> **Written instruction**
Output every line of the data exactly as it appears.

> **Source material**
★ ★ ★ ★ ★ ★ ★

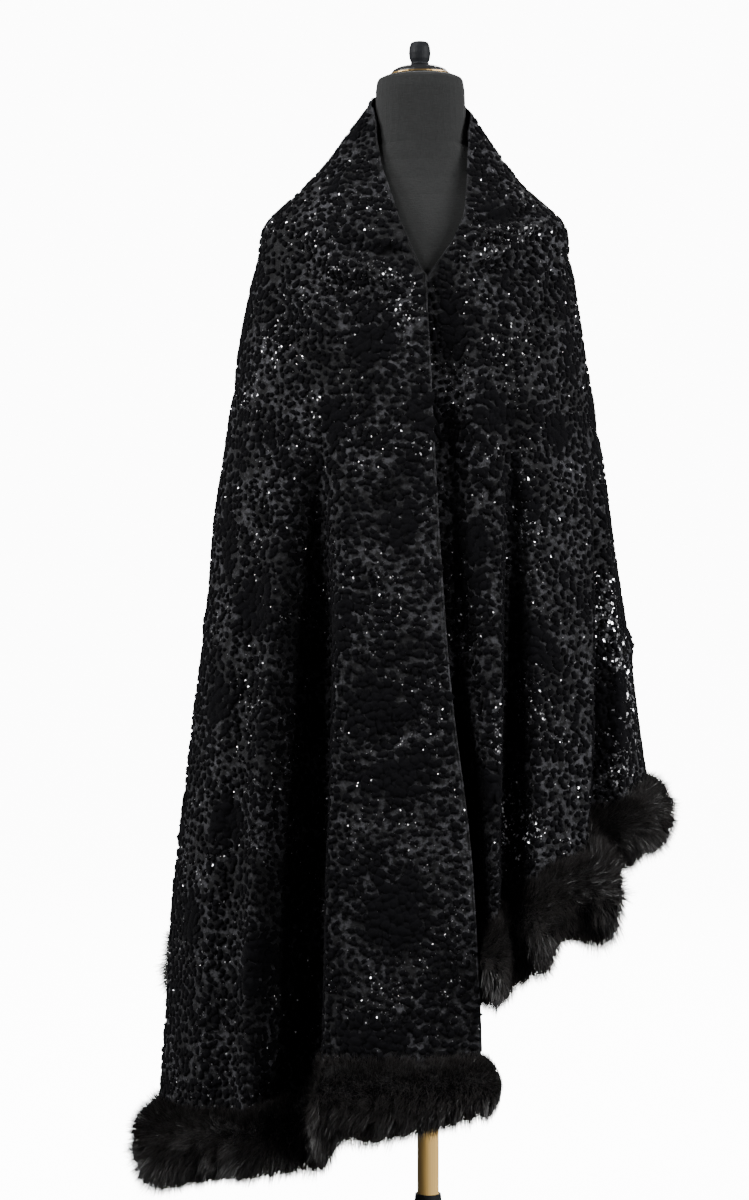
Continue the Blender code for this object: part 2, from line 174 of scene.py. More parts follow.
class Finish:
    """A material under the brush. Values that are the same all over go to its shader when it is made."""

    def __init__(self, name, **uniform):
        self.material = bpy.data.materials.new(name)
        self.material.use_nodes = True
        self.tree = self.material.node_tree
        self.shader = self.tree.nodes["Principled BSDF"]
        for socket, value in uniform.items():
            self.shader.inputs[socket.replace("_", " ")].default_value = value

    def node(self, kind, settings=None, inputs=None, output=0):
        """Any node: its settings are set first, then the values or wires of its sockets."""
        made = self.tree.nodes.new(kind)
        for setting, value in (settings or {}).items():
            if setting == "stops":
                self.set_stops(made.color_ramp, value)
            else:
                setattr(made, setting, value)
        for socket, value in (inputs or {}).items():
            self.put(made.inputs[socket], value)
        return Wire(self, made.outputs[output])

    def put(self, socket, value):
        if isinstance(value, Wire):
            self.tree.links.new(value.socket, socket)
        else:
            socket.default_value = value

    @staticmethod
    def set_stops(ramp, stops):
        while len(ramp.elements) < len(stops):
            ramp.elements.new(1.0)
        for element, (place, grey) in zip(ramp.elements, stops):
            element.position = place
            element.color = (grey, grey, grey, 1.0)

    def place(self):
        """The point on the object, in metres."""
        return self.node("ShaderNodeTexCoord", output="Object")

    def noise(self, scale, detail=3.0, roughness=0.55, at=None):
        inputs = {"Vector": at or self.place(), "Scale": scale, "Detail": detail, "Roughness": roughness}
        return self.node("ShaderNodeTexNoise", inputs=inputs)

    def ramp(self, value, stops):
        return self.node("ShaderNodeValToRGB", {"stops": stops}, {"Fac": value})

    def stretched(self, scale):
        """The point on the object with each axis scaled, for threads and grain."""
        inputs = {"Vector": self.place(), "Scale": scale}
        return self.node("ShaderNodeMapping", {"vector_type": "POINT"}, inputs)

    def blend(self, share, first, second):
        """A colour between two others."""
        inputs = {0: share, 6: self.opaque(first), 7: self.opaque(second)}
        return self.node("ShaderNodeMix", {"data_type": "RGBA"}, inputs, output=2)

    @staticmethod
    def opaque(colour):
        return colour if isinstance(colour, Wire) else (*colour, 1.0)

    def colour(self, wire):
        self.put(self.shader.inputs["Base Color"], wire)

    def roughness(self, wire):
        self.put(self.shader.inputs["Roughness"], wire)

    def bump(self, height, metres):
        """A surface that stands up by the given distance where height is 1."""
        inputs = {"Height": height, "Distance": metres, "Strength": 1.0}
        self.put(self.shader.inputs["Normal"], self.node("ShaderNodeBump", inputs=inputs))


print("a finish is written as sums of wires")

# %% Floor finish
FLOOR_GREY = 0.86

paper = Finish("floor_paper", Roughness=0.9, Emission_Strength=SEEN_WHITE)
paper.put(paper.shader.inputs["Emission Color"], (1.0, 1.0, 1.0, 1.0))
paper.colour(paper.blend(paper.noise(0.6), (FLOOR_GREY,) * 3, (FLOOR_GREY + 0.02,) * 3))
floor_mesh.materials.append(paper.material)
floor.visible_diffuse = False
floor.visible_glossy = False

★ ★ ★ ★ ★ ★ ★

> **Answer to this problem**
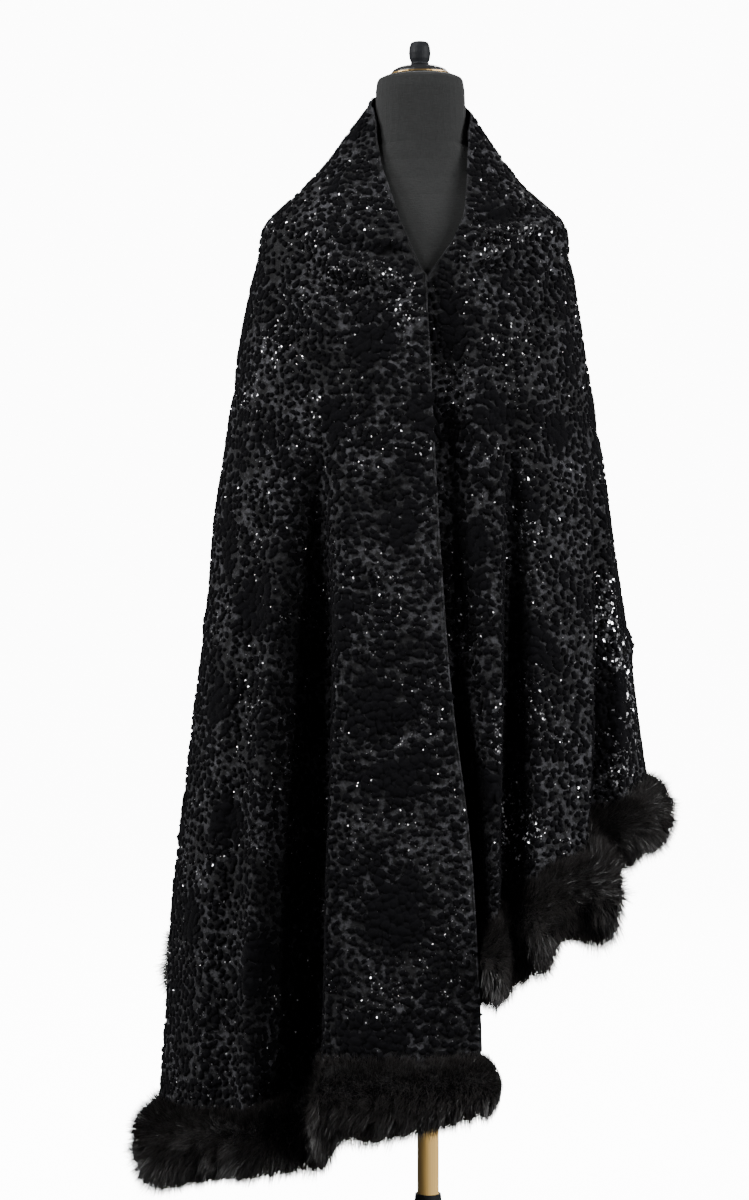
Continue the Blender code for this object: part 2, from line 174 of scene.py. More parts follow.
class Finish:
    """A material under the brush. Values that are the same all over go to its shader when it is made."""

    def __init__(self, name, **uniform):
        self.material = bpy.data.materials.new(name)
        self.material.use_nodes = True
        self.tree = self.material.node_tree
        self.shader = self.tree.nodes["Principled BSDF"]
        for socket, value in uniform.items():
            self.shader.inputs[socket.replace("_", " ")].default_value = value

    def node(self, kind, settings=None, inputs=None, output=0):
        """Any node: its settings are set first, then the values or wires of its sockets."""
        made = self.tree.nodes.new(kind)
        for setting, value in (settings or {}).items():
            if setting == "stops":
                self.set_stops(made.color_ramp, value)
            else:
                setattr(made, setting, value)
        for socket, value in (inputs or {}).items():
            self.put(made.inputs[socket], value)
        return Wire(self, made.outputs[output])

    def put(self, socket, value):
        if isinstance(value, Wire):
            self.tree.links.new(value.socket, socket)
        else:
            socket.default_value = value

    @staticmethod
    def set_stops(ramp, stops):
        while len(ramp.elements) < len(stops):
            ramp.elements.new(1.0)
        for element, (place, grey) in zip(ramp.elements, stops):
            element.position = place
            element.color = (grey, grey, grey, 1.0)

    def place(self):
        """The point on the object, in metres."""
        return self.node("ShaderNodeTexCoord", output="Object")

    def noise(self, scale, detail=3.0, roughness=0.55, at=None):
        inputs = {"Vector": at or self.place(), "Scale": scale, "Detail": detail, "Roughness": roughness}
        return self.node("ShaderNodeTexNoise", inputs=inputs)

    def ramp(self, value, stops):
        return self.node("ShaderNodeValToRGB", {"stops": stops}, {"Fac": value})

    def stretched(self, scale):
        """The point on the object with each axis scaled, for threads and grain."""
        inputs = {"Vector": self.place(), "Scale": scale}
        return self.node("ShaderNodeMapping", {"vector_type": "POINT"}, inputs)

    def blend(self, share, first, second):
        """A colour between two others."""
        inputs = {0: share, 6: self.opaque(first), 7: self.opaque(second)}
        return self.node("ShaderNodeMix", {"data_type": "RGBA"}, inputs, output=2)

    @staticmethod
    def opaque(colour):
        return colour if isinstance(colour, Wire) else (*colour, 1.0)

    def colour(self, wire):
        self.put(self.shader.inputs["Base Color"], wire)

    def roughness(self, wire):
        self.put(self.shader.inputs["Roughness"], wire)

    def bump(self, height, metres):
        """A surface that stands up by the given distance where height is 1."""
        inputs = {"Height": height, "Distance": metres, "Strength": 1.0}
        self.put(self.shader.inputs["Normal"], self.node("ShaderNodeBump", inputs=inputs))


print("a finish is written as sums of wires")

# %% Floor finish
FLOOR_GREY = 0.86

paper = Finish("floor_paper", Roughness=0.9, Emission_Strength=SEEN_WHITE)
paper.put(paper.shader.inputs["Emission Color"], (1.0, 1.0, 1.0, 1.0))
paper.colour(paper.blend(paper.noise(0.6), (FLOOR_GREY,) * 3, (FLOOR_GREY + 0.02,) * 3))
floor_mesh.materials.append(paper.material)
floor.visible_diffuse = False
floor.visible_glossy = False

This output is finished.